1848年銘のパターンフローリン銀貨は、ESCでは27種すべて希少度ランクは「R2(非常に稀少)」となっているが、鑑定数を見る限り、新フローリン銀貨として採用が決定した表面と裏面の組み合わせのパターンが圧倒的に多い。おそらく、当初はすべての組み合わせが同じ枚数作られたと思われるが、デザインが決定された後に、採用された組み合わせのパターンが追加で製造されたのではないかと思われる。
これらのパターンのエッジはプレーンであったが、興味深いことに、採用された組み合わせのパターンにのみ、エッジがミルド(ギザ縁)のものが少数作られたという。2023年7月に開催された国内オークションで、1848年銘パターンフローリンのミルドエッジが出品され、驚くほど高値で落札された。

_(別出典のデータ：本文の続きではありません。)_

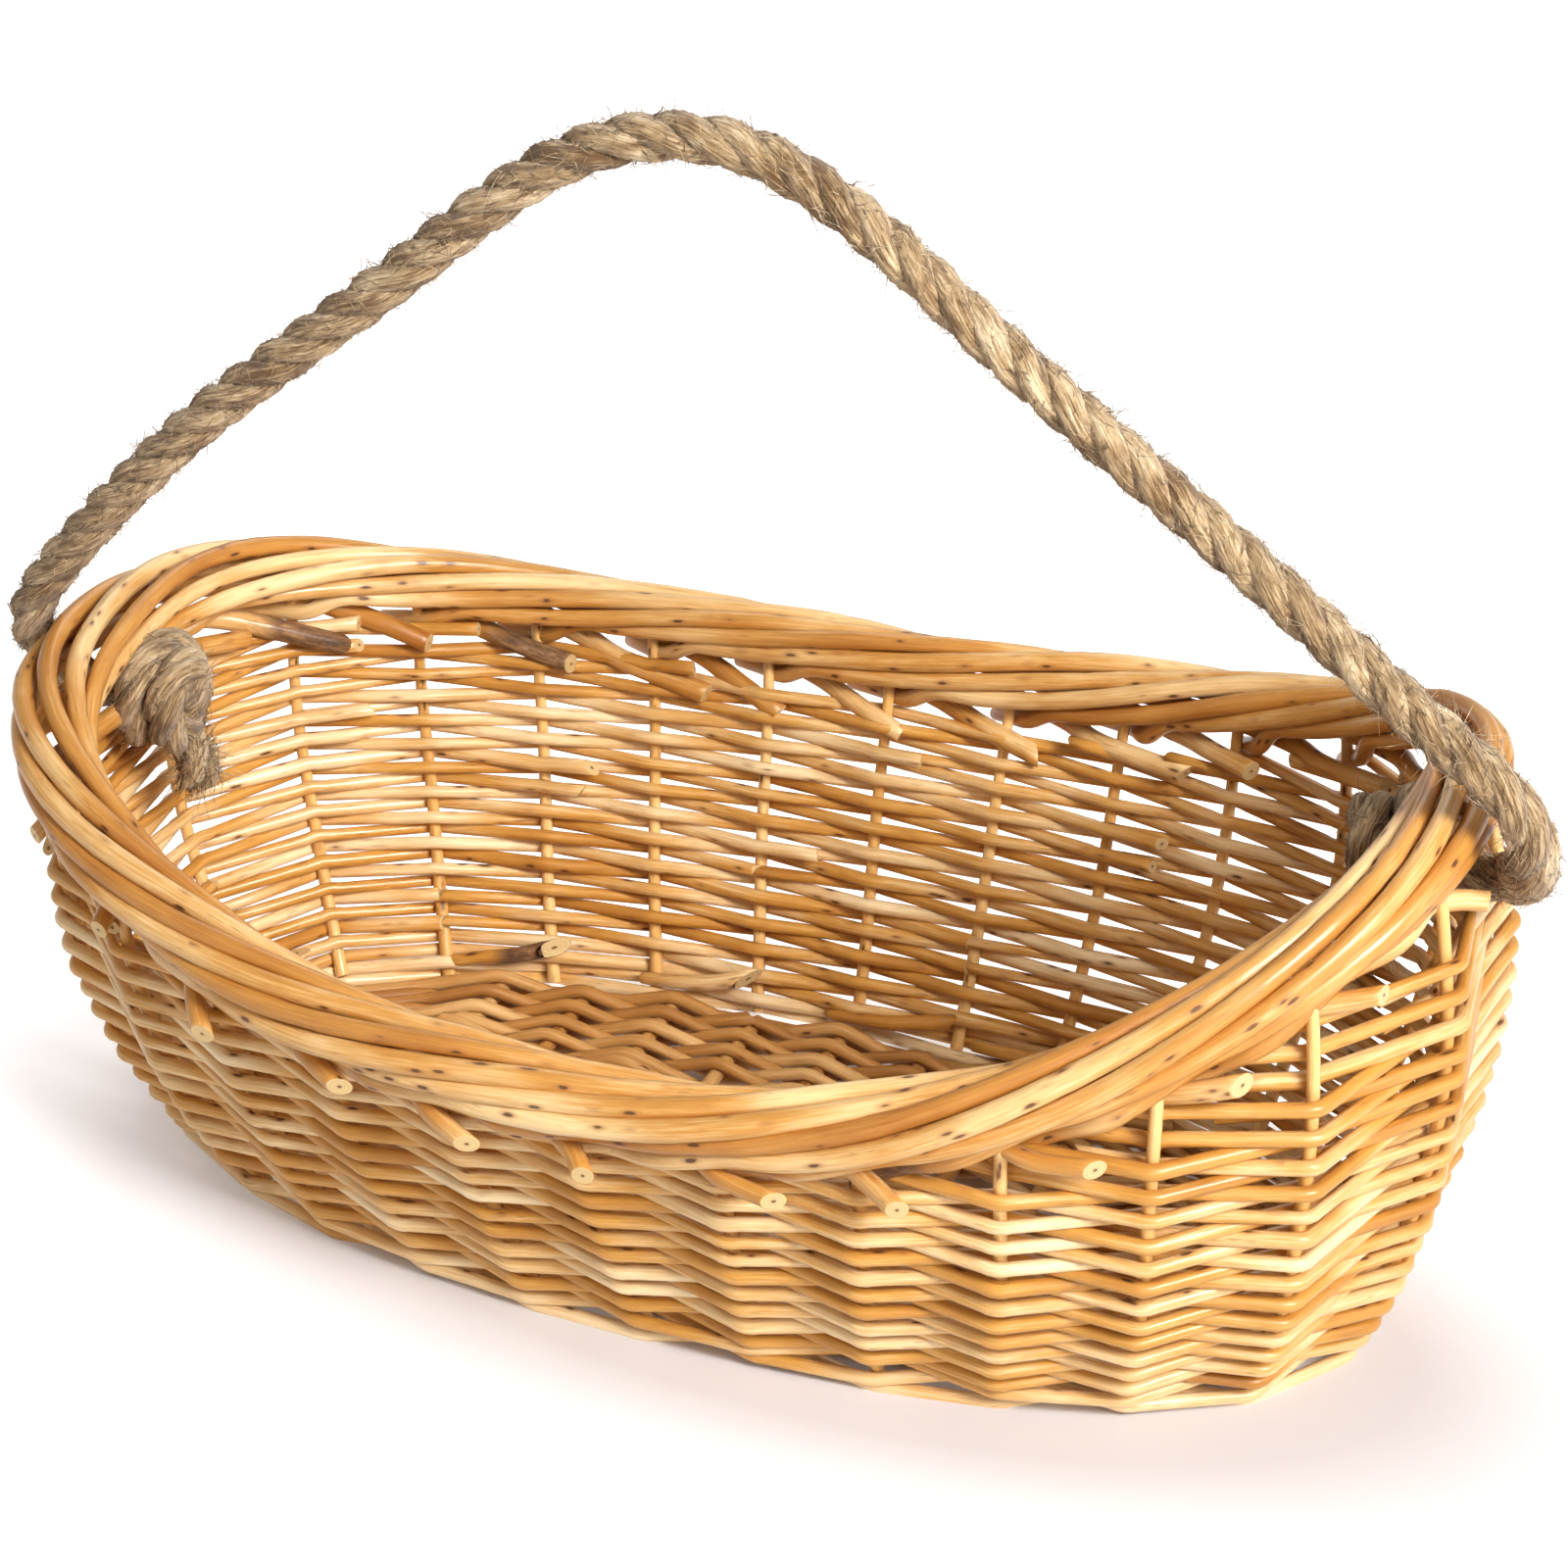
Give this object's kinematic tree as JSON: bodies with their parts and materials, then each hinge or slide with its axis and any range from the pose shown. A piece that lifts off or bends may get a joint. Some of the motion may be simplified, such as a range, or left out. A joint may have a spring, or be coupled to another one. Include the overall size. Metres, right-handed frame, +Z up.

試作品を27種類も作ってデザインを慎重に決定した新フローリン銀貨であったが、採用されたデザインには、イギリスコインの表面に刻印されることが慣例となっていた「DEI GRATIA(神の恩寵による)」という文字列が抜けていたため、1849年に流通貨としてデビューした新フローリン銀貨は国民の反発をかってしまい、発行は1849年銘だけに留まりデザインの修正を余儀なくされた。
1949年銘のフローリン銀貨は、「DEI GRATIA(神の恩寵による)」が抜けているため、「ゴッドレスフローリン」という愛称が定着している。1851年から新デザインのゴチックフローリン銀貨が登場するまで、国民の間でも大きな話題になったことから、コレクターの注目を集め、発行枚数の割りに状態のいい個体が数多く残っている。発行枚数は約41万4000枚で、1867年銘(希少度ランクR2)の約42万4000枚より少ないが、鑑定数は617枚(NGCが378枚、PCGSが239枚)と、ゴチックフローリン銀貨のどの年号よりも桁違いに多い。
ヴィクトリア女王の肖像はほぼ同じなので、パッと見はゴチックフローリン銀貨とそっくりだが、大きさも微妙に違う。ゴッドレスフローリン銀貨の直径は28mmなのに対して、ゴチックフローリン銀貨は30mmである。
すでに触れた通り、鑑定数が多いことに加え、歴史的に不名誉な名を遺すと思われたためか大事に保管する人が多かったようで、高鑑定の個体も多い。NGCだけでも、MS65以上が28枚もあり、最高鑑定はMS66(8枚)となっている。
このゴッドレスフローリン銀貨も、裸で「BU」とグレードされたもので、見た目のトーンは奇麗だったが、鑑定では残念ながらMS62となった。正直、MS64は十分狙えると思っていたのでガッカリした。MS62では、稀少性はほぼないに等しい。ゴッドレスフローリン銀貨は、たしかに市場でもよく見かけるのだが、状態のいい個体は意外に少ない。それだけコレクターからの人気があるのだろう。
たまにオークションでMS65やMS64の鑑定済コインが出品されるが、現存数の多さを考えると、許容できる価格での購入は難しい。状態のいい裸コインが安く入手できるようなら、また鑑定に挑戦したいと思っている。